All in all, this dress went smoothly. It was a fairly simple basic design using my go-to bodysuit/dress pattern. I enhanced the design in two places. I added a two-layered circular skirt and structured the dress to have an uneven side cut-out.

Hot Pink Latin DressThe most difficult part of the side cut-out was not making it too large or too low. Design items like cut-outs look so much smaller on the pattern pieces than they do on the body. When I first drew the cut-out, and then went to make a bodysuit pattern, I realized the bottom of the cut-out would be all of one inch from the top of the bodysuit leg. Yikes! I didn't want to show that much skin! So I taped more tissue back into the pattern piece and started again until I had a cut out that seemed like it would be the right mix of modest and saucy. 

When I first basted the bodysuit into the dress, however, the dress pulled the cut-out side a little lower than I wanted. What was happening? It seemed I was too tall for the pattern, but no, I had used the pattern before with good success. I realized then that maybe the pattern wasn't the right size after all... not the whole pattern, but rather, the bodysuit portion of the pattern. The dresses that I'd made before simply hadn't revealed the defect in my base pattern because they had always previously been symmetrical. The only evidence of it on my red dress was the legs of the bodysuit being a little higher than I expected (I had just assumed high-cut legs were the intention of the pattern).

I removed the basting stitches, tossed the bodysuit into my bag of substantial scraps and cut a new bodysuit, adding an inch of length to the pattern pieces above the leg holes and below the cut out. I sewed the new pieces, basted the bodysuit inside and voila! No uneven pull.

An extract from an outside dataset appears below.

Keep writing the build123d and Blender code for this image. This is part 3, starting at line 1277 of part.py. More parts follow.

The only disappointment with the asymmetrical cut-out is that I had wanted more of a rounded ski-slope shape, rather than a semi-circle. The cut-out was fine before I sewed the elastic into it, but the elastic narrow hem pulls it into a semi-circle. It still looks good, but it's just not what I intended. I suppose if I ever want a particularly shaped cut-out in the future I'll have to use a different method of bodysuit/elastic attachment, perhaps attaching them with right-sides together.

The circular skirts were the most work. The first cut ended up being too big because I had used a circular skirt pattern from a different project and my measurements were off by a fourth of an inch. Better too large than too small. I corrected the skirt and then went to mark the place to attach it. Turned out that the skirt-marking tool on my dress form was not designed to mark a level line when attaching a skirt at hip-height. It would mark higher on the front and back than on the sides because it was designed to mark in a circle. Unluckily I did not have a yard stick at my apartment and so had to hold a measuring tape taut around the hips and eye it up before marking. The black contrast skirt was easier to attach because with the pink one already in place I had simply to line up the raw edge of the black with that of the pink.

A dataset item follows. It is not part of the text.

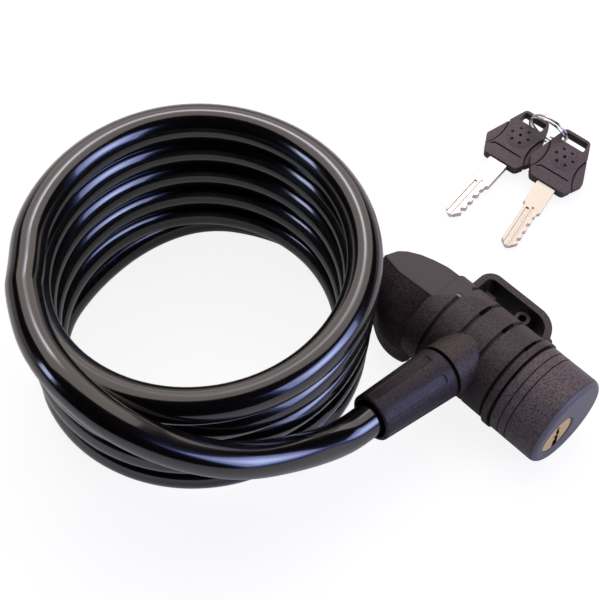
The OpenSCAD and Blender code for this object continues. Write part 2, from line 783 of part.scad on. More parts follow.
module bracket_strap() {
    gap = 0.1;
    color("#39383b") difference() {
        union() {
            translate([0, 0, strap_low]) linear_extrude(strap_top - strap_low) difference() {
                strap_plan(0);
                strap_plan(strap_t);
                translate([-60, -60]) square([120, 60 + strap_foot]);
            }
            for (x = pin_x) translate([x, pin_y, strap_low + lug_h + gap])
                cylinder(h = pin_top - strap_low - 2 * (lug_h + gap), r = knuckle_r - 0.3);
        }
        for (x = pin_x) {
            translate([x, pin_y, 0]) cylinder(h = pin_top + gap, d = strap_pin_d);
            for (z = [strap_low - gap, pin_top - lug_h - gap])
                translate([x, pin_y, z]) cylinder(h = lug_h + 2 * gap, r = knuckle_r + gap);
            translate([x - knuckle_r - gap, barrel_r, strap_low - 1])
                cube([2 * (knuckle_r + gap), base_back + base_plate + gap - barrel_r,
                    pin_top + gap - strap_low + 1]);
        }
    }
}

module strap_pins() {
    color("#b9bcc0") for (x = pin_x) translate([x, pin_y, strap_low])
        cylinder(h = pin_top - strap_low, d = strap_pin_d);
}

// ---------- keys ----------

module on_key(at, turn) {
    translate(at) rotate([0, 0, turn[2] - 90]) rotate([turn[0], 0, 0]) rotate([0, turn[1], 0])
        children();
}

module bow_outline() {
    r = 1.6;
    w = bow_w / 2;
    hull() for (m = [-1, 1]) {
        translate([m * (6.9 - r), r]) circle(r, $fn = 24);
        translate([m * (w - r), 7]) circle(r, $fn = 24);
        translate([m * (bow_top_w / 2 - r), bow_len - r]) circle(r, $fn = 24);
    }
}

module key_bow() {
    wing_r = 14;
    dome_y = 12;
    dome_h = 0.8;
    dome_r = 16;
    dimples = concat([[0, 0]], [for (a = [0 : 60 : 300]) 3.1 * [cos(a), sin(a)]]);
    line_w = 0.5;
    line_y = 5;
    line_d = 0.5;
    line_len = 10.4;
    hook = 1.6;
    difference() {
        union() {
            linear_extrude(wing_t, center = true) bow_outline();
            intersection() {
                linear_extrude(bow_t, center = true) bow_outline();
                difference() {
                    translate([-20, -5, -5]) cube([40, 40, 10]);
                    for (m = [-1, 1]) translate([m * (5.6 + wing_r), 10, -10])
                        cylinder(h = 20, r = wing_r);
                }
            }
            for (m = [-1, 1]) {
                translate([0, dome_y, 0]) intersection() {
                    translate([0, 0, m * (bow_t / 2 + dome_h - dome_r)]) sphere(r = dome_r);
                    translate([0, 0, m * 2.5]) cylinder(h = 5, r = 5.2, center = true);
                }
            }
        }
        translate([-slot_w / 2 + slot_r, slot_y - slot_h / 2, -10])
            cube([slot_w - 2 * slot_r, slot_h, 20]);
        translate([-slot_w / 2, slot_y - slot_h / 2 + slot_r, -10])
            cube([slot_w, slot_h - 2 * slot_r, 20]);
        for (x = [-1, 1], y = [-1, 1])
            translate([x * (slot_w / 2 - slot_r), slot_y + y * (slot_h / 2 - slot_r), -10])
                cylinder(h = 20, r = slot_r);
        for (p = dimples, m = [-1, 1])
            translate([p[0], dome_y + p[1], m * (bow_t / 2 + dome_h)])
                cylinder(h = 1.6, r = 0.55, center = true, $fn = 16);
        for (m = [-1, 1]) translate([0, 0, m * bow_t / 2]) {
            translate([0, line_y, 0]) cube([line_len, line_w, 2 * line_d], center = true);
            translate([-line_len / 2, line_y, 0]) rotate([0, 0, 225])
                translate([0, -line_w / 2, -line_d]) cube([hook, line_w, 2 * line_d]);
        }
        for (m = [-1, 1], k = [-1, 1]) translate([m * (5.6 + wing_r), 10, k * wing_t / 2])
            difference() {
                cylinder(h = 2 * line_d, r = wing_r, center = true);
                translate([m * line_w, 0, 0]) cylinder(h = 2, r = wing_r, center = true);
            }
        translate([-blade_w / 2 - 0.05, -1, -blade_t / 2 - 0.05]) cube([blade_w + 0.1, 9, blade_t + 0.1]);
    }
}

module key_blade() {
    w = blade_w / 2;
    shoulder = -10;
    tip = -blade_len;
    cut = [0.5, 1, 0.7, 1.1, 0.6];
    cut_pitch = 3.2;
    difference() {
        linear_extrude(blade_t, center = true) polygon([
            [-w, 7.5], [w, 7.5], [w, shoulder - 0.6], [w - 0.8, shoulder - 1.2],
            [w - 0.8, tip + 2.6], [w - 3, tip], [-w + 2.4, tip], [-w + 0.7, tip + 1.6],
            [-w + 0.7, shoulder], [-w, shoulder + 0.6]
        ]);
        for (i = [0 : len(cut) - 1]) translate([w - 0.8, shoulder - 3.6 - i * cut_pitch, -5])
            linear_extrude(10) polygon([[1, -1.7], [1, 1.7], [-cut[i], 0.45], [-cut[i], -0.45]]);
        for (m = [-1, 1]) {
            translate([-w + 1.7, tip - 1, m > 0 ? blade_t / 2 - 0.5 : -blade_t / 2 - 1])
                cube([1.1, blade_len + shoulder, 1.5]);
            translate([-w + 3.5, tip - 1, m > 0 ? blade_t / 2 - 0.35 : -blade_t / 2 - 1])
                cube([0.7, blade_len + shoulder + 1, 1.35]);
        }
    }
}

module key_1_bow() {
    color("#38363a") on_key(key_1_at, key_1_turn) key_bow();
}

module key_1_blade() {
    color("#d6cfc2") on_key(key_1_at, key_1_turn) key_blade();
}

module key_2_bow() {
    color("#38363a") on_key(key_2_at, key_2_turn) key_bow();
}

module key_2_blade() {
    color("#d6cfc2") on_key(key_2_at, key_2_turn) key_blade();
}

ring_steps = ring_turns * rings_per_turn;
ring_run = [for (i = [0 : ring_steps])
    let (a = 90 + 360 * i / rings_per_turn)
    [key_ring_r * cos(a), ring_pitch * (i / rings_per_turn - ring_turns / 2), key_ring_r * sin(a)]];
echo(ring_gap = self_gap(ring_run, 16, ring_wire_d));

module key_ring() {
    color("#cfd1d4") translate(ring_at) rotate([0, 0, ring_heading]) rotate([ring_lean, 0, 0])
        tube(ring_run, ring_wire_d / 2, 6);
}

// ---------- nodes ----------

barrel_housing();
rear_head();
front_cap();
trim_ring();
lock_body();
chamber_cover();
driver_pins();
driver_springs();
key_cylinder();
key_pins();
cylinder_tail();
tail_clip();
socket_bush();
eject_spring();
locking_pin();
plug_ferrule();
plug_rope();
plug_boot();
plug_seal();
cable_front();
cable_coil();
cable_tail();
anchor_ferrule();
anchor_rope();
anchor_clip();
anchor_gland();
bracket_base();
bracket_screws();
bracket_strap();
strap_pins();
head_screws();
key_1_bow();
key_1_blade();
key_2_bow();
key_2_blade();
key_ring();
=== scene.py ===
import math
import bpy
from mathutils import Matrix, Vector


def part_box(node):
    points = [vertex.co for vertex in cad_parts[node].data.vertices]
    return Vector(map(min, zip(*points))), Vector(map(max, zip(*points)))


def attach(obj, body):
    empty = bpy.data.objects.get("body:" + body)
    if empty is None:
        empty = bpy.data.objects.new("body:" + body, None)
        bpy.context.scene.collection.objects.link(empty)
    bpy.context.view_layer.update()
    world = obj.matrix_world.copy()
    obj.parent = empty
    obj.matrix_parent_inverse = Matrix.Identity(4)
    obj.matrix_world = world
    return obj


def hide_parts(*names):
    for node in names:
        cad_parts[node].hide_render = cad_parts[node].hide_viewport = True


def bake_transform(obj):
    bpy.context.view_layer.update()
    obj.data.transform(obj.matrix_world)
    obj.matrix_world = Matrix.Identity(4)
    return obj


bl_info = {
    "name": "Coil Cable Lock",
    "version": (1, 0, 0),
    "blender": (4, 5, 0),
    "location": "View3D > Sidebar > Cable Lock",
    "description": "Dresses a keyed coil cable lock with its coated cable, mouldings, metals, keys and stage",
    "category": "Object",
}

import bmesh
import bpy
from bpy.props import FloatProperty, FloatVectorProperty, IntProperty, PointerProperty
from mathutils import Matrix, Vector

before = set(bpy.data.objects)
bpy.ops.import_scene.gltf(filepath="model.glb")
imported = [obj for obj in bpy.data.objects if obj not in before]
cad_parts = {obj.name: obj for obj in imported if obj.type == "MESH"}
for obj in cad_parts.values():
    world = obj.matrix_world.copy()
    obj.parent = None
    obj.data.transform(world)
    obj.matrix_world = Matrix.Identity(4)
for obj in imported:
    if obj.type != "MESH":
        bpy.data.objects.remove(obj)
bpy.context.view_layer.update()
MM = 0.001


# ---------- colours ----------


def linear(code):
    """Linear colour of an sRGB hex value such as "#2b2a2c"."""
    channels = [int(code[i : i + 2], 16) / 255 for i in (1, 3, 5)]
    return tuple(c / 12.92 if c <= 0.04045 else ((c + 0.055) / 1.055) ** 2.4 for c in channels)


def colour_property(name, description, code):
    return FloatVectorProperty(
        name=name, description=description, subtype="COLOR", size=3, min=0, max=1, default=linear(code)
    )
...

I was on the fence about how next to proceed with my circular shirts. I knew I wanted a horsehair braid trim, but I was debating about whether simply to fold up the horsehair in a simple hem, or to add a satin trim. My last horsehair project was a plain black smooth skirt, and I still had a few yards of homemade black satin bias trim (plus enough 3-inch bias strips already cut to add enough trim for the circular skirt), which, in that project, had been necessary to hide the horsehair on the chiffon godet sections. I also had a fair bit of hot pink stretch satin in my substantial scraps bag from the bodice of a bridesmaid dress I made last spring. Two issues held me back, though. First, I had cut the black satin bias strips before I'd obtained a 2-inch bias tape maker. 3-inch wide bias strips are too small for the bias tape maker, and even if I cut the hot pink satin to the right size, the trim would be noticeably larger than the black satin trim. Adding trim meant that I would have to iron all the bias tape by hand, which amounts to three passes—first on the half fold, next one side folded in, and finally the other side folded in.

Well, I was feeling ambitious on Sunday night and decided to go for the satin trim. My next concern was how exactly to use the bias trim. Should I put the black satin on the black skirt and the hot pink satin on the pink skirt? Or should I do contrasting trim? Would the black on the pink skirt stand out enough against the black background of the skirt below it?

I decided to try for the contrasting trim. Luckily, the sheen of the satin plus the protruding nature of the horsehair sets off the black trim from the black skirt and gives the skirts a striped effect.

The only thing left to decide is if and how to add rhinestones!